■ Material provided ■
------------------------------------------------------------------------
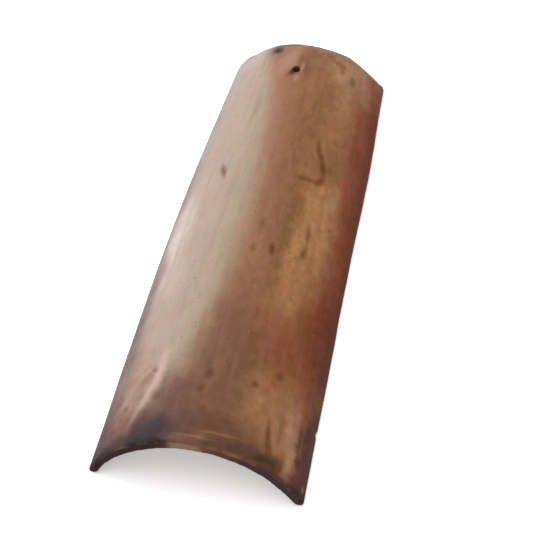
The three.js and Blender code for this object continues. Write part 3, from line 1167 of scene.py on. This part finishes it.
------------------------------------------------------------------------
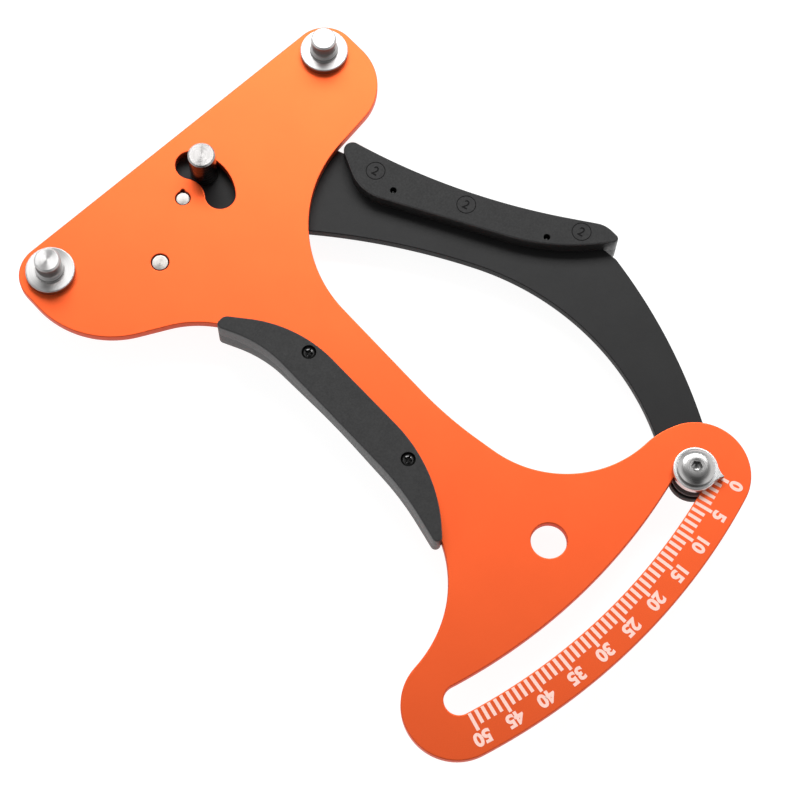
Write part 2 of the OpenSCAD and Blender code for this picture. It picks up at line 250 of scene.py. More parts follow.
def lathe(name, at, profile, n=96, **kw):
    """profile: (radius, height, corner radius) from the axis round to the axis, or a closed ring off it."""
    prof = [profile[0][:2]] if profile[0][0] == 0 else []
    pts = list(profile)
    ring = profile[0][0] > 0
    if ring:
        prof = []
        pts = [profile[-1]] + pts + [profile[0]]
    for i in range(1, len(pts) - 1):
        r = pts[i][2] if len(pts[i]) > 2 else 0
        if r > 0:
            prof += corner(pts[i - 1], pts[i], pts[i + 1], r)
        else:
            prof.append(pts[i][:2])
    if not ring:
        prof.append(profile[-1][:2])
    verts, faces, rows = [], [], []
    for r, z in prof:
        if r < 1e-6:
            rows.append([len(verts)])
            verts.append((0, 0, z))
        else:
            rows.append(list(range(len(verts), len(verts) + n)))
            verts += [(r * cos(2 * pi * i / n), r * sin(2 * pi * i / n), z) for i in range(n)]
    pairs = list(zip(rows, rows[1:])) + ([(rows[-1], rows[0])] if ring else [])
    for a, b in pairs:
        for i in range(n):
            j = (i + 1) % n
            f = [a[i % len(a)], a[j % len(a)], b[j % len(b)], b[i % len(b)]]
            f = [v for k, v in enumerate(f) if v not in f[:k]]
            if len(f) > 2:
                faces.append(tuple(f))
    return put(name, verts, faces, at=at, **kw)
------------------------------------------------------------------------
■ Exercise task ■
Filter the records above for lines containing the word "code", and copy those lines.

■ Solution to the exercise ■
The three.js and Blender code for this object continues. Write part 3, from line 1167 of scene.py on. This part finishes it.
Write part 2 of the OpenSCAD and Blender code for this picture. It picks up at line 250 of scene.py. More parts follow.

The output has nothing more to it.